Mr. Collier arrived about twenty minutes later, accompanied by his teenaged son Albert. At first the landlord stood in the middle of the living room, shaking his head in amazement. Albert fiddled with the camera he’d brought with him, sticking a flash bulb into the attachment. Then he started taking pictures. A few moments later, two Los Angeles police officers came up the walk.
It was late when the officers finished taking the report. “Sylvia and Byron Jasper, after you kicked them out, any idea where they would have gone?” one officer asked.
“When they left, my cousin drove them to a boarding house, I don’t know which one,” Pearl said. “And
I don’t know if they stayed there. Sylvia is friends with an actor named Ralph Tarrant. Good friends, if you know what I mean.”
The cop nodded. “Yeah, I get your drift. You think they’re staying with him?”
“Someone at the studio told me they were living with Tarrant,” Pearl said. “Just a rumor. But I know Sylvia’s been seeing Tarrant on a regular basis. And where Sylvia goes, so does her brother. It’s like the two are joined at the hip. I heard Sylvia just started a picture at Columbia. I think Binky might be working at RKO. You can catch up with them at the studios.”
“We’ll pick them up,” the other officer said. “Maybe we can get some of your stuff back. They’ve probably sold or pawned it.”
When the officers left, Jerusha sighed, her hands on her hips. “Now we clean up this mess.”
They started with the kitchen. Meanwhile, Mr. Collier and Albert pushed the living room furniture back, picked up the sodden living room rug and dragged it out the front door and around to the back of the house, where they hung it on the line to dry. They came back for the hallway rug. Then the landlord fetched his toolbox and nailed some plywood over the broken window on the back porch. He checked the locks on the front and back doors. “They’re okay,” he said. “Me and Albert, we’ll come back in the morning with some boxes. We can haul all this trash to the dump.”

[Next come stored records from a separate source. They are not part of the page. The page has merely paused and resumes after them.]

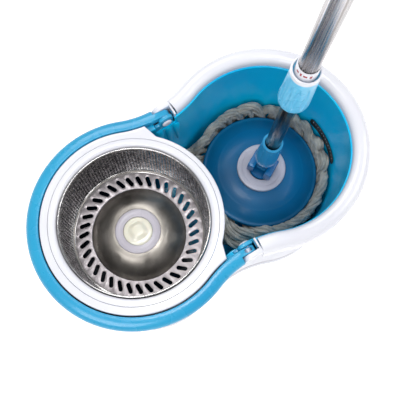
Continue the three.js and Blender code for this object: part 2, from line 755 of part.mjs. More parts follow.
function mopPlate() {
  const bore = STEM_RADIUS + RUN;
  const edge = plateFace(PLATE_RADIUS);
  const bead = PLATE_RADIUS - 6;
  const radii = [0, 0.3, 0.55, 0.8, 1].map((part) => PLATE_FLAT + part * (bead - PLATE_FLAT));
  return turned([
    [bore, -PLATE_THICKNESS],
    ...radii.map((r) => [r, plateFace(r) - PLATE_SHEET]),
    [PLATE_RADIUS - 1, edge - PLATE_SHEET + 0.4],
    [PLATE_RADIUS, edge - 1],
    [PLATE_RADIUS, edge + 1.4],
    [PLATE_RADIUS - 1.6, edge + 3],
    [PLATE_RADIUS - 4, edge + 3.6],
    ...radii.map((r) => [r, plateFace(r)]).reverse(),
    [bore, PLATE_SHEET - PLATE_THICKNESS],
  ], WIDE_SEGMENTS);
}

const RING_SEAT = -0.8 + GAP;
const RING_TOP = 4.6;
function centreRing() {
  return turned([
    [STEM_RADIUS + RUN + 1, RING_SEAT],
    [CENTRE_RING_RADIUS, RING_SEAT],
    [CENTRE_RING_RADIUS, RING_TOP - 1.6],
    [CENTRE_RING_RADIUS - 1.6, RING_TOP],
    [BEVEL_RADIUS + 1.5, RING_TOP],
    [BEVEL_RADIUS, RING_TOP - 1],
    [STEM_RADIUS + RUN + 1, RING_TOP - 1.4],
  ]);
}

const CLIP_TOP = -PLATE_THICKNESS - GAP;
const CLIP = 2.4;
const STEM_FOOT = CLIP_TOP - CLIP - 4;
const STRAND_RING_HEIGHT = 9;
const STRAND_RING_UNDER = CLIP_TOP - STRAND_RING_HEIGHT;
function strandRing() {
  const bore = STEM_RADIUS + 12;
  return turned([
    [bore, STRAND_RING_UNDER],
    [STRAND_RING_RADIUS, STRAND_RING_UNDER],
    [STRAND_RING_RADIUS, plateFace(STRAND_RING_RADIUS) - PLATE_SHEET - GAP],
    [PLATE_FLAT, CLIP_TOP],
    [bore, CLIP_TOP],
  ], WIDE_SEGMENTS);
}

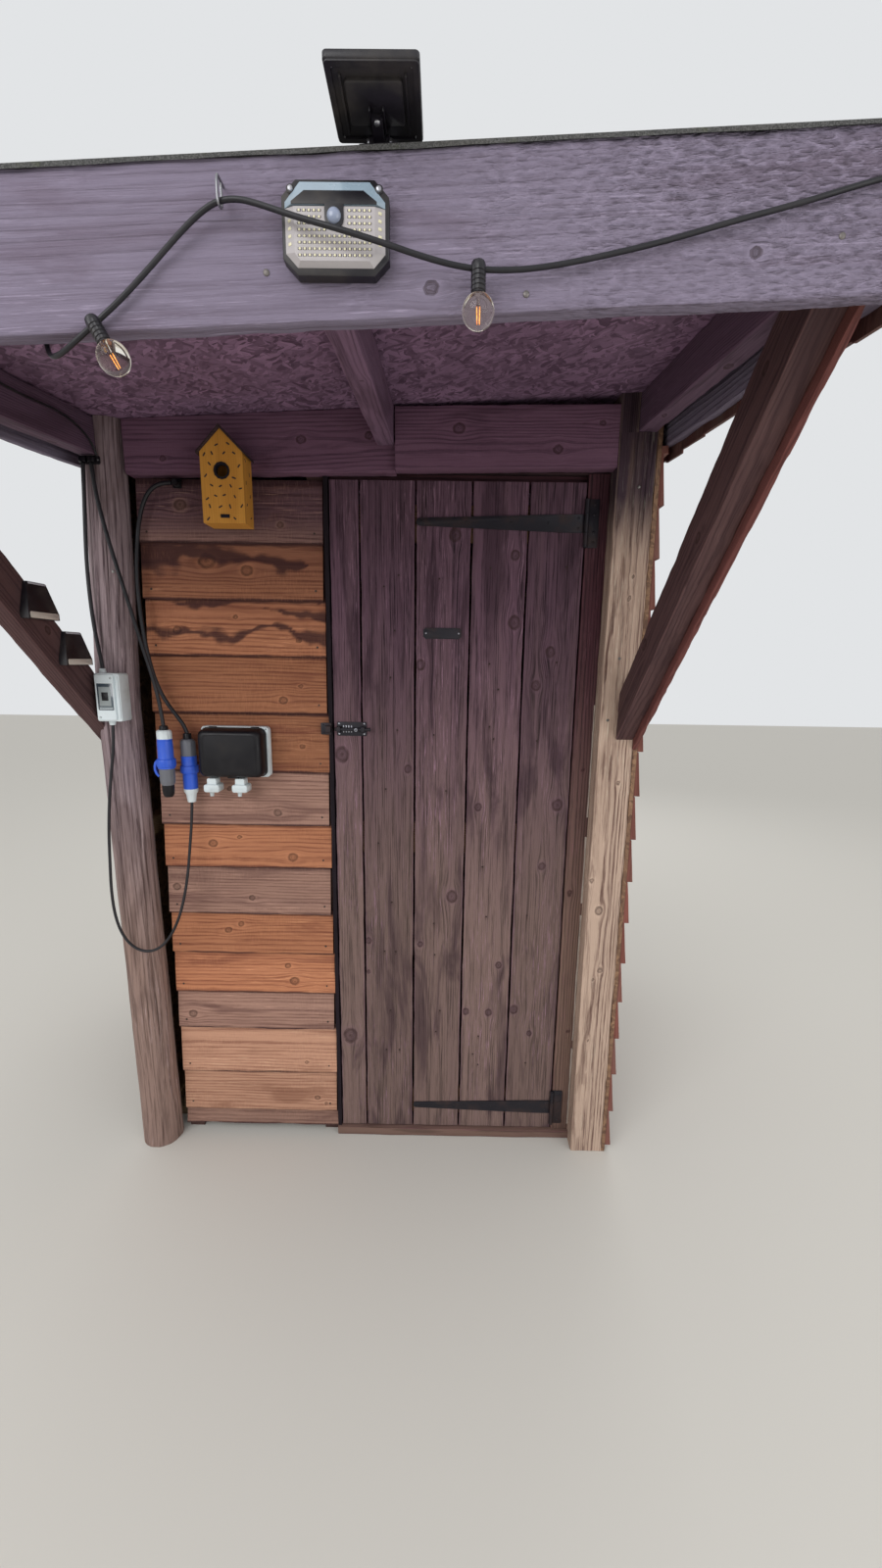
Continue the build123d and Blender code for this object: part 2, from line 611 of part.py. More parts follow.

“You’re a peach, Mr. C.” Pearl smiled. “I’m sure sorry about all this damage. We’ll pay for repairs.”
“It ain’t your fault people are idiots,” he said. “You’ve been good tenants. We can work somethin’ out.”
It was close to midnight before they got to bed. Early Saturday morning Pearl went out to fetch coffee and doughnuts. After a quick breakfast, they spent most of the morning setting the house to rights. Just before noon, Mr. Collier and his son showed up in a battered Ford pickup truck. The sofa could be reupholstered, they decided. But two of the kitchen chairs were broken beyond repair, so those went to the dump along with the smashed dishes. Mr. Collier said he’d replace the chairs with others from one of his rental houses.